Molti sospirano lamentandone l'impossibilità per un immobilismo atavico e
radicato, prodotto di un malgoverno almeno cinquantennale, ma se andiamo avanti
in questo modo, l'Italia si svuoterà dei suoi abitanti per riempirsi di
Indiani, Pakistani, Siriani, Magrebini, Romeni, Bulgari, Russi, Cinesi e altri,
perdendo del tutto la propria identità e trasformandosi in una sorta di immensa
megalopoli cosmopolita degna di un film di fantascienza catastrofista. Per cosa
poi?
A
questo punto qualcuno potrebbe chiedermi se io ho la "ricetta del
secolo" o comunque una ricetta per ovviare all'inconveniente di dover
lasciare il suolo natio per sbarcare meglio il lunario. No, ma mi domando, per
esempio, perché mai in Italia stenta a decollare la possibilità di lavorare non
all'estero, ma con l'estero, comodamente seduti su una sedia nel nostro
salotto, nel nostro studio (per chi lo ha), o nella nostra stanza, davanti ad
un computer o a un tablet.

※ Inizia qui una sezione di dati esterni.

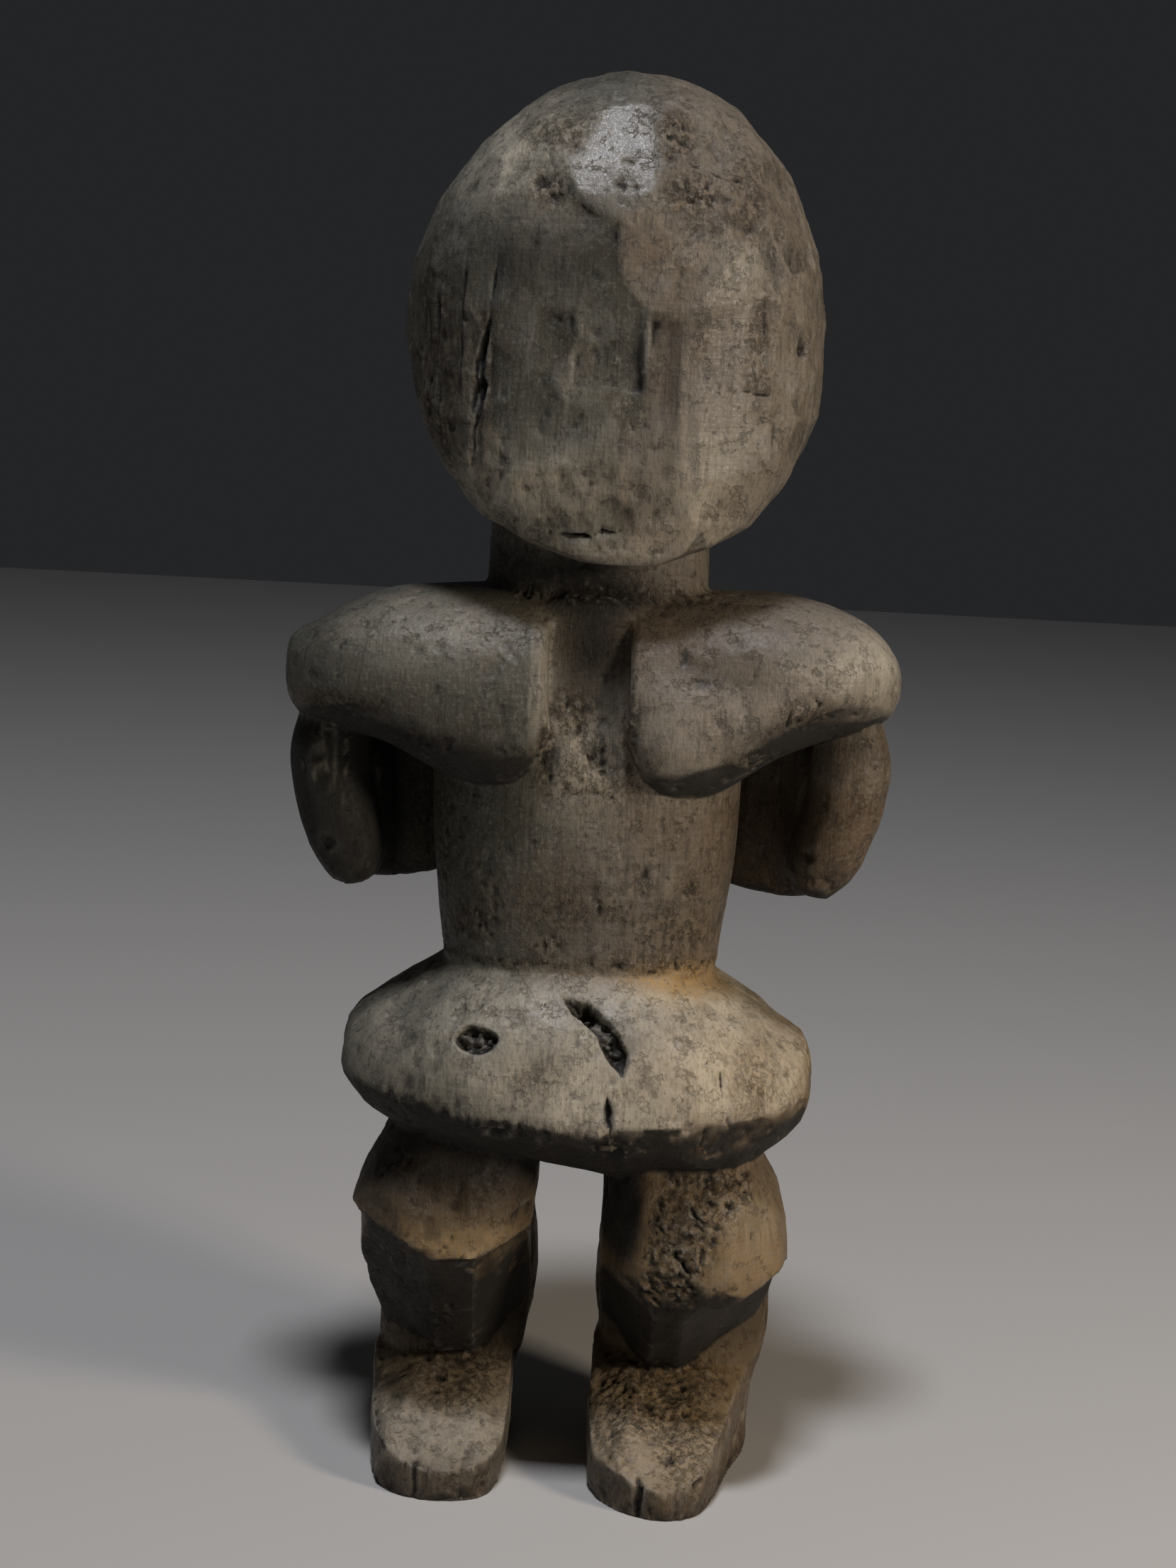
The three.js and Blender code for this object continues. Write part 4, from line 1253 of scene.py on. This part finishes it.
wood, tree = new_material("weathered_wood")
at = add(tree, "ShaderNodeTexCoord").outputs["Object"]

# Patterns in the wood, each with the size of its grains in millimetres, how much longer they are along x, y
# and z, their turn, their detail and its roughness. The grain, the flakes and the crumbs are drawn up to
# twice as coarse as the real ones, so that they show.
patterns = {}
for name, size, stretch, turn, detail, rough in (
    ("patches", 22, (1, 1, 1.6), (0, 0, 0), 7, 0.68),
    ("clouds", 6, (1, 1, 1.5), (0, 0, 0), 6, 0.70),
    ("grain", 0.9, (1, 1, 16), (0, 0, 0), 3, 0.55),
    ("streaks", 2.6, (1, 1, 9), (0, 0, 0), 4, 0.60),
    ("speckle", 1.5, (1, 1, 1), (0, 0, 0), 3, 0.70),
    ("scrapes", 1.2, (14, 14, 1), (0.5, 0.6, 0.2), 2, 0.55),
    ("flakes", 5.5, (1.2, 1.2, 1), (0, 0, 0), 7, 0.66),
    ("suede", 1.2, (1, 1, 1.8), (0, 0, 0), 4, 0.60),
    ("crumbs", 2.2, (1, 1, 1.5), (0, 0, 0), 5, 0.68),
):
    scale = [1 / (size * MILLIMETRE * s) for s in stretch]
    placed = add(tree, "ShaderNodeMapping", {"Vector": at, "Rotation": turn, "Scale": scale})
    keys = {"Vector": placed.outputs[0], "Scale": 1.0, "Detail": detail, "Roughness": rough}
    patterns[name] = add(tree, "ShaderNodeTexNoise", keys).outputs["Fac"]
for name in (
    "dry_and_painted_light", "earth", "polish_and_sheen", "dust", "pale", "soot_and_painted_shade", "torn", "crack", "hollow", "broad_hollow", "arris",
    "facet_tone",
):
    patterns[name] = add(tree, "ShaderNodeAttribute", attribute_name=name).outputs["Fac"]

# Torn wood is crumbs with gaps between them; elsewhere there are none. The gaps are painted darker, as
# painted shade between the crumbs.
keys = {"Value": patterns["crumbs"], "From Min": 0.50, "From Max": 0.42, "To Min": 0.0, "To Max": 1.0}
gaps = add(tree, "ShaderNodeMapRange", keys).outputs["Result"]
keys = {0: gaps, 1: patterns["torn"]}
patterns["crumb_gaps"] = add(tree, "ShaderNodeMath", keys, operation="MULTIPLY").outputs[0]

# Colour, from the broad patches down to the fine marks: what each layer follows, the values between which
# it comes in, how strong it gets, its colour, and the pattern that breaks it up. Painted light is in the dry,
# pale and polish layers and on the light side of the facet tone; painted shade is on its dark side and in
# the crumb gaps, the soot, the hollows and the cracks. Most of these are partly the wood's own colour too.
colour = srgb(DARK_PATINA)
for name, low, high, most, tint, broken_by in (
    ("dry_and_painted_light", 0, 1, 1.0, DRY_AND_LIT_WOOD, None),
    ("patches", 0.50, 0.58, 0.35, BROWN_WOOD, "clouds"),
    ("earth", 0, 1, 0.85, EARTH_WOOD, None),
    ("pale", 0, 1, 0.95, PALE_WOOD, "patches"),
    ("facet_tone", 0.50, 0.80, 0.60, DARK_WOOD, "clouds"),
    ("facet_tone", 0.48, 0.20, 0.36, WORN_AND_LIT_WOOD, "clouds"),
    ("clouds", 0.53, 0.61, 0.30, DARK_WOOD, "streaks"),
    ("streaks", 0.54, 0.68, 0.35, DARK_WOOD, None),
    ("grain", 0.50, 0.64, 0.28, DARK_WOOD, None),
    ("speckle", 0.54, 0.68, 0.32, DARK_WOOD, None),
    ("speckle", 0.46, 0.36, 0.30, WORN_AND_LIT_WOOD, None),
    ("flakes", 0.56, 0.59, 0.16, DARK_WOOD, "streaks"),
    ("polish_and_sheen", 0, 1, 0.60, WORN_AND_LIT_WOOD, "clouds"),
    ("torn", 0, 1, 0.80, TORN_WOOD, "speckle"),
    ("dust", 0, 1, 0.90, OCHRE_DUST, "speckle"),
    ("crumb_gaps", 0, 0.6, 0.50, DARK_WOOD, None),
    ("soot_and_painted_shade", 0, 1, 0.95, SOOT_AND_SHADE, None),
    ("broad_hollow", 0.56, 0.90, 0.6, DARK_WOOD, None),
    ("hollow", 0.58, 0.90, 0.8, HOLLOW_WOOD, None),
    ("crack", 0.30, 0.95, 0.95, HOLLOW_WOOD, None),
    ("arris", 0, 1, 0.50, WORN_AND_LIT_WOOD, "clouds"),
):
    keys = {"Value": patterns[name], "From Min": low, "From Max": high, "To Min": 0.0, "To Max": most}
    share = add(tree, "ShaderNodeMapRange", keys).outputs["Result"]
    if broken_by:
        keys = {
            "Value": patterns[broken_by], "From Min": 0.35, "From Max": 0.60, "To Min": 0.45, "To Max": 1.0,
        }
        holds = add(tree, "ShaderNodeMapRange", keys).outputs["Result"]
        share = add(tree, "ShaderNodeMath", {0: share, 1: holds}, operation="MULTIPLY").outputs[0]
    colour = add(tree, "ShaderNodeMix", {0: share, 6: colour, 7: srgb(tint)}, data_type="RGBA").outputs[2]

# Roughness: half glossy where worn, dull where torn, pale or under the soot and painted shade.
gloss = None
for name, low, high, to_low, to_high in (
    ("polish_and_sheen", 0, 1, 0.50, 0.20),
    ("speckle", 0.4, 0.7, -0.05, 0.16),
    ("torn", 0, 1, 0, 0.22),
    ("pale", 0, 1, 0, 0.12),
    ("soot_and_painted_shade", 0, 1, 0, 0.25),
):
    keys = {"Value": patterns[name], "From Min": low, "From Max": high, "To Min": to_low, "To Max": to_high}
    part = add(tree, "ShaderNodeMapRange", keys).outputs["Result"]
    gloss = add(tree, "ShaderNodeMath", {0: gloss, 1: part}, operation="ADD").outputs[0] if gloss else part

# Relief too fine for the mesh, with the height of each pattern in millimetres.
keys = {"Value": patterns["crumb_gaps"], "From Min": 0.0, "From Max": 0.6, "To Min": 1.0, "To Max": 0.0}
patterns["crumbs"] = add(tree, "ShaderNodeMapRange", keys).outputs["Result"]
keys = {"Value": patterns["flakes"], "From Min": 0.56, "From Max": 0.60, "To Min": 1.0, "To Max": 0.0}
patterns["flakes"] = add(tree, "ShaderNodeMapRange", keys).outputs["Result"]
bump = None
for name, tall in (("grain", 0.16), ("scrapes", 0.15), ("flakes", 0.22), ("suede", 0.28), ("crumbs", 0.50)):
    keys = {"Height": patterns[name], "Distance": tall * MILLIMETRE, "Strength": 1.0}
    if bump:
        keys["Normal"] = bump
    bump = add(tree, "ShaderNodeBump", keys).outputs["Normal"]

shader = add(tree, "ShaderNodeBsdfPrincipled", {
    "Base Color": colour, "Roughness": gloss, "Normal": bump, "IOR": WOOD_IOR,
})
add(tree, "ShaderNodeOutputMaterial", {"Surface": shader.outputs["BSDF"]})
figure.data.materials.clear()
figure.data.materials.append(wood)

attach(figure, "root")
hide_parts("figure")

In altri Paesi del mondo il lavoro a distanza è una
realtà da decenni, in Italia lo si guarda in cagnesco, diffidenti.
E'
vero che non tutti i mestieri possono essere svolti premendo il tasto ENTER, ma quelli di natura
"burocratica" si, quindi, perché, intanto non cominciare da questi
ultimi? Sfortunatamente però, gli Italiani, si sa, - in
genere - sono allergici alle innovazioni, salvo poi lamentarsi di doversene
andare per mancanza di alternative valide.
E
in ogni caso, chi decide di cercare il suo futuro fuori dai confini italiani,
pur essendo comunque meritevole di rispetto per la scelta, non creda di essere
la quintessenza del coraggio. In questo momento è più difficile rimanere qui, a
casa, ma provare a cambiare il futuro delle nostre generazioni per evitar loro
di dover espatriare per vivere.
Infine,
chi sono gli alieni? Sono quelli che restano. Sono quelli che non vogliono
andar via. Sono quelli che non si adattano passivamente alla crisi o ad una
situazione comunque negativa; sono invece quelli che silenziosamente, ma
inesorabilmente, con tranquilla, tuttavia inarrestabile tenacia, costringono la crisi ed il mondo ad adattarsi alla loro volontà. Sono quelli che, forse, ci salveranno.